Back in the early 90s, when I lived in Hong Kong, Prince Charles and Lady Diana paid a royal visit. If they were visiting some other part of the vanishing British empire, or a Western city like New York, this would have been front-page news, but for the local Chinese, already looking toward the 1997 handover to China, it was a shrug. I lived on an offshore island, and ferried in and out from Hong Kong Island from the famed Star Ferry Terminal. Cue “Love is a Many-Splendored Thing”–and it was a many-splendored thing indeed the evening they arrived. I was about to take my ferry back when they alighted from the royal yacht; their security detail was small, and other than a phalanx of reporters the crowd was sparse. I stood all of twenty feet from them as they got off the yacht, were welcomed by officialdom, and were whisked away in a limousine. “Wave and smile, wave and smile,” counsels the title character in the excellent film adaptation The Madness of King George (1994)–but there were few people to wave and smile at, other than one gawking American, who was wondering, “What is it about these people that fascinates us so?”

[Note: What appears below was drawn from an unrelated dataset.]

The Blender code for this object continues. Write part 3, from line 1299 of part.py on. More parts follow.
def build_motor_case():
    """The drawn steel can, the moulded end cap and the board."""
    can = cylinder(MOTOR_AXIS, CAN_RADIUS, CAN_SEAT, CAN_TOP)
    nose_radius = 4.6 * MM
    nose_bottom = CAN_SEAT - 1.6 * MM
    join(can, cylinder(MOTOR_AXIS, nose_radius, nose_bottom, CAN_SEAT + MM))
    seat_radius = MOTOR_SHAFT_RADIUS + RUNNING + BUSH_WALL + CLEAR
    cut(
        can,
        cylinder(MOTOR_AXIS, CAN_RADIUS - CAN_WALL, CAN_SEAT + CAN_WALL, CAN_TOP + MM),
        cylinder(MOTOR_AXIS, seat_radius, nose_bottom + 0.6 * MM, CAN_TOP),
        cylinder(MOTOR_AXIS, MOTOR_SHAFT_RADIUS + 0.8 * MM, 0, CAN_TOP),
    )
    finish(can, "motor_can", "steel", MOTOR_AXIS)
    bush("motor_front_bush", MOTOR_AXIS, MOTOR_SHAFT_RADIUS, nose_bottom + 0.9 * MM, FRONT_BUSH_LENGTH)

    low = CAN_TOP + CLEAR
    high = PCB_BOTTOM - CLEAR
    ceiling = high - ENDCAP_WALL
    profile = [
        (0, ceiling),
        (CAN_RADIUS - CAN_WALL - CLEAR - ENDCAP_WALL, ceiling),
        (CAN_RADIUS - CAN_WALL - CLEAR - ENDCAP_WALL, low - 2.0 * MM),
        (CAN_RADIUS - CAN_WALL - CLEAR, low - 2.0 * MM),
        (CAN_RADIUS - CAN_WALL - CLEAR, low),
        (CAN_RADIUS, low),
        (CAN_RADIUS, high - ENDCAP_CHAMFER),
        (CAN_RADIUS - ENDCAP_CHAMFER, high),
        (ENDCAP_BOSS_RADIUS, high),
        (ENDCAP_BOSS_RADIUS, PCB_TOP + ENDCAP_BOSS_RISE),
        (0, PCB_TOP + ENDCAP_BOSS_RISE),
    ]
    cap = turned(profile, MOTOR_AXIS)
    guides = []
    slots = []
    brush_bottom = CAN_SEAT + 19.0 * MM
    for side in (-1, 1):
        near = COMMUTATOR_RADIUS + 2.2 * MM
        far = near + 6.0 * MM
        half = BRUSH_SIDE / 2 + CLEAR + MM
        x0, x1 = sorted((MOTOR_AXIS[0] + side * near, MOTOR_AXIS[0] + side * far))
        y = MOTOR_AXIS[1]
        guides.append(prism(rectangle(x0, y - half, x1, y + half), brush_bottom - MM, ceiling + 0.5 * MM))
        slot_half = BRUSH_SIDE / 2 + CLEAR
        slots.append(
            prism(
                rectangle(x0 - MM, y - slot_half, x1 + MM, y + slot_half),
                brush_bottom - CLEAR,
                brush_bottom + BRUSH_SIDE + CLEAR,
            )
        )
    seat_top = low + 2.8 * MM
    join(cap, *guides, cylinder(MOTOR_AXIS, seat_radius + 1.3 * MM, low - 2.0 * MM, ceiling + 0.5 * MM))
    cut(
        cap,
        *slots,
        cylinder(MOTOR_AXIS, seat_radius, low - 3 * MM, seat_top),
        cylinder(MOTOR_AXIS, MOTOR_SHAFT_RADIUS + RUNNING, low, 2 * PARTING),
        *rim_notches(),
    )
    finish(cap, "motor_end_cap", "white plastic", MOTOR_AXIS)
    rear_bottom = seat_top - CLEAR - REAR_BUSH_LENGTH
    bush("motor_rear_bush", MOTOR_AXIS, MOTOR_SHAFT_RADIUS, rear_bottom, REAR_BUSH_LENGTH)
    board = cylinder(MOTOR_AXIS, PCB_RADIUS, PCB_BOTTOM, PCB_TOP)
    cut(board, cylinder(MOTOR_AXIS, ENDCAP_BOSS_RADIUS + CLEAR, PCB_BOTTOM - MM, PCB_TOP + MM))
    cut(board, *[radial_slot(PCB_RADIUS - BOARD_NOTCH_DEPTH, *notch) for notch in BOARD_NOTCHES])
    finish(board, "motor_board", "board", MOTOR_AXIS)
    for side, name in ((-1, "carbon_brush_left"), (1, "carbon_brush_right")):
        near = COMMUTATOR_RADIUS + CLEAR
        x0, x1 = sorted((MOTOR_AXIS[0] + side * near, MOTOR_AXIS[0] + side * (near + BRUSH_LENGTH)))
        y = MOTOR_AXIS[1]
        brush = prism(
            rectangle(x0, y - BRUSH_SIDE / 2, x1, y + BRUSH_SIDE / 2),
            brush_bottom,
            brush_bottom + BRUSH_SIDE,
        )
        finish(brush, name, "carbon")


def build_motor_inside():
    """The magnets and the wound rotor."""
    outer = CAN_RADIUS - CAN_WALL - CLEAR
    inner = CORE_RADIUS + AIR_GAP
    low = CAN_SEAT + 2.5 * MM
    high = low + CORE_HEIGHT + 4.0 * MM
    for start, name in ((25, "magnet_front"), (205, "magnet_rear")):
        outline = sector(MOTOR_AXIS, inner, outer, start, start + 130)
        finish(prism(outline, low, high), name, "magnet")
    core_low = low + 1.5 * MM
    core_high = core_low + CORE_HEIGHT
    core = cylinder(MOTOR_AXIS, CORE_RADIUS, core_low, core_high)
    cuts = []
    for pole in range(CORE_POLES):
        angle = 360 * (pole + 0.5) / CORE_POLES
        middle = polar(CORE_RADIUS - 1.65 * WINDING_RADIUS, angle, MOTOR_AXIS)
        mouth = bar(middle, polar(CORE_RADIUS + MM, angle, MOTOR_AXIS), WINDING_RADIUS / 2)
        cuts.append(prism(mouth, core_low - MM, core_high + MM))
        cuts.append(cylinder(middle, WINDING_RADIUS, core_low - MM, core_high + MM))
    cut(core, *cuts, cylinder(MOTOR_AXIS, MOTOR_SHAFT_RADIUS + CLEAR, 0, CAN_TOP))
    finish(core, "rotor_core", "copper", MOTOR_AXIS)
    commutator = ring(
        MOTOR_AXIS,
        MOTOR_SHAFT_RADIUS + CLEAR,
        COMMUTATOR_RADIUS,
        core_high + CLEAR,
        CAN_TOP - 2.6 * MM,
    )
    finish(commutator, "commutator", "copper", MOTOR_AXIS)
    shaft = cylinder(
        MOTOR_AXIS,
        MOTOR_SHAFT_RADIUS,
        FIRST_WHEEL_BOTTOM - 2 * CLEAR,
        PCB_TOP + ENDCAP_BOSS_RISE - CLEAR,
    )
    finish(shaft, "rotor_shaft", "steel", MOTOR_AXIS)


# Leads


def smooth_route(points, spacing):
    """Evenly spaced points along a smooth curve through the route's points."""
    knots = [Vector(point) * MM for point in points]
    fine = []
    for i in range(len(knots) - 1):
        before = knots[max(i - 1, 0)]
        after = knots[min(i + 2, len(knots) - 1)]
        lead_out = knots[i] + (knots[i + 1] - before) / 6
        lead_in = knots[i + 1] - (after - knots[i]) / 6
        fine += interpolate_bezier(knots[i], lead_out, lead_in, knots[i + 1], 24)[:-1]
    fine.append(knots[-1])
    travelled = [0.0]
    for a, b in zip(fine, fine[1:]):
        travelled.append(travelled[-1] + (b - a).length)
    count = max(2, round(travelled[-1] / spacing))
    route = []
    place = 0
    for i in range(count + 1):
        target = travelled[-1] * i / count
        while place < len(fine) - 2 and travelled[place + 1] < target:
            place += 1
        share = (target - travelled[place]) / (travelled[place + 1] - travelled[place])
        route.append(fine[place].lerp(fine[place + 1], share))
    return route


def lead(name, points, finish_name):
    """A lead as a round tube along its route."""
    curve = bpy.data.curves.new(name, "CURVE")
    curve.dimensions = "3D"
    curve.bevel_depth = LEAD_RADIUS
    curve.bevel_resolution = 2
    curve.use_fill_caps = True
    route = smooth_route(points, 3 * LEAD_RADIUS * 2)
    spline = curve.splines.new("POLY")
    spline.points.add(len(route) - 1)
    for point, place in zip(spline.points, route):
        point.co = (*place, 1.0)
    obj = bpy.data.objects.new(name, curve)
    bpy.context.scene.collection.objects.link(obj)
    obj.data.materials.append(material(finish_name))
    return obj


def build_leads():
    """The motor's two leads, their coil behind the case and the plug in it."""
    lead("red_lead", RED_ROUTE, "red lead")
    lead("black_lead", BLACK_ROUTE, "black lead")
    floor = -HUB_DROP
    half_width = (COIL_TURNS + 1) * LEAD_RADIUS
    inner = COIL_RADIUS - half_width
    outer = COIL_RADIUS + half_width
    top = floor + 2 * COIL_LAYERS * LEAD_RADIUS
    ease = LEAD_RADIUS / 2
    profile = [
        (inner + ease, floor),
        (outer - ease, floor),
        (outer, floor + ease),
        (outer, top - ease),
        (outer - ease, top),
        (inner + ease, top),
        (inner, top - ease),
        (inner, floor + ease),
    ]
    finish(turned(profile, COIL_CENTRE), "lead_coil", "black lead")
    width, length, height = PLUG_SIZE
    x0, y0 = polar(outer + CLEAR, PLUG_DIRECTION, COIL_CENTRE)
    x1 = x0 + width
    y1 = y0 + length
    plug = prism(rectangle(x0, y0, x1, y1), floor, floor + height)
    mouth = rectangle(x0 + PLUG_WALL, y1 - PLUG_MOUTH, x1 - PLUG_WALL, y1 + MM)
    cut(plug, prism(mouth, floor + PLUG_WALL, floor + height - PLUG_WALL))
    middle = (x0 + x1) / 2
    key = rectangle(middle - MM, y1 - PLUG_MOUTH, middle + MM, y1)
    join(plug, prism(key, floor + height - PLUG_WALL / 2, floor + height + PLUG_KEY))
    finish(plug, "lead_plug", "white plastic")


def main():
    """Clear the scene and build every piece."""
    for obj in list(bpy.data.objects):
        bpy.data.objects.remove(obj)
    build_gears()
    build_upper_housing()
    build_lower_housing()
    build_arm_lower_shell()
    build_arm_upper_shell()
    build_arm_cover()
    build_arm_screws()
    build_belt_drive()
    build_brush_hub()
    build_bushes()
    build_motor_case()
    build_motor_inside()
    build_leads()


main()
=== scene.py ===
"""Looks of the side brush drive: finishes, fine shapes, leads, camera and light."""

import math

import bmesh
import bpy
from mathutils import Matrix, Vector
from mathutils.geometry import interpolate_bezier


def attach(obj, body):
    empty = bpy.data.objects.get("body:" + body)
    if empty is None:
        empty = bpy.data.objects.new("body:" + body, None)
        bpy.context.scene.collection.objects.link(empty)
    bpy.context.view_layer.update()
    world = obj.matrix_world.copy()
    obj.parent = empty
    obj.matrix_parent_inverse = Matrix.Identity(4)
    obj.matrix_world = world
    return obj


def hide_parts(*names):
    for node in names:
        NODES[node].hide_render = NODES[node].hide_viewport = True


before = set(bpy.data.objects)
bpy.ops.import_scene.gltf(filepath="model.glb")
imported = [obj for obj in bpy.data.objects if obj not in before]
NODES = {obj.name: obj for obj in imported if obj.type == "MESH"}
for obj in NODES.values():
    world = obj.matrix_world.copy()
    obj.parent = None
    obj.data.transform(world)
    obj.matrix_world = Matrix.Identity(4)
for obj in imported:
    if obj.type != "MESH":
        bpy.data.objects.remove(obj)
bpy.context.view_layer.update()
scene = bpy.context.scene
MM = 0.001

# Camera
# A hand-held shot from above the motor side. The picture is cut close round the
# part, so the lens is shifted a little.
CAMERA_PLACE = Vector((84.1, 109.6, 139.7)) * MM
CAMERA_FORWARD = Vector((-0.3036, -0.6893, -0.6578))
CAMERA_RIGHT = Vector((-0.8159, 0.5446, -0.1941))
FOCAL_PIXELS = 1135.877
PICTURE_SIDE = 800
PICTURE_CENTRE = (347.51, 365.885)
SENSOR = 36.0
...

Dubbed “a future history play,” the impudent and funny King Charles III, a West End import, by necessity removes Diana from center stage, but her ghost ever hovers, on the periphery of the bare, medieval stage and at its emotional core. “I never thought she’d pass,” remarks Princess Kate to England’s new king toward the outset of the show, to which comes the mordant reply, “Nor did I.” Unbound in the autumn of his years, the eternally well-meaning Charles determines to put his stamp on the monarchy, but, in the way of all things for him, he puts his foot in it, and matters go askew. He refuses to sign an anti-hacking law put forth to him by the prime minister, which, though it would benefit the privacy-challenged royals, strikes him as repressive. Morally, it’s a proper, Charles-ish call, like his pro-environment stances. Politically, it’s a non-starter, immediately putting him at odds with a parliament accustomed to his mother’s rubber stamps, and Charles is as usual tone-deaf as to how to appeal to the citizenry. Over the course of the show’s five (brisk) acts a constitutional crisis develops, with the princely William and Kate consorting with the government, and the knockabout Harry, romancing a commoner art student, uncertain on the sidelines.
Author of another cheeky play I enjoyed, Cock, Mike Bartlett has written King Charles III in blank verse, and there’s much metered poetry (and a few choice one-liners) to go along with the audacious premise. Rupert Goold, who directed a stunningly stylized Macbeth with Patrick Stewart a few seasons back, keeps the staging Old Globe-simple, with haunting chorale music further setting a Shakespearean tone from the start. The storyline, however, is in High Modern Conspiracy Mode, with more than a dash of tabloid pluck. It wouldn’t get very far without a cast that could pull it off, but they do: character actor Tim Pigott-Smith, a familiar face from The Jewel in the Crown to Downton Abbey, takes Charles in an unexpectedly poignant direction as the crown lies uneasily atop his head, and William (Oliver Chris), the commonsensical Camilla (Margot Leicester), and Kate (Lydia Wilson), the inheritor of Diana’s values, are all at his level. Best of all is Richard Goulding’s conflicted Harry, a little bit Prince Hal and a little bit Falstaff, torn between duty and his jaundiced lover (Tafline Steen). I can picture the actual Harry having a laugh at the show, and enjoying his not unsympathetic portrayal. What is about these people that fascinates us so? Maybe that they live low and cunning lives in much better clothes and surroundings.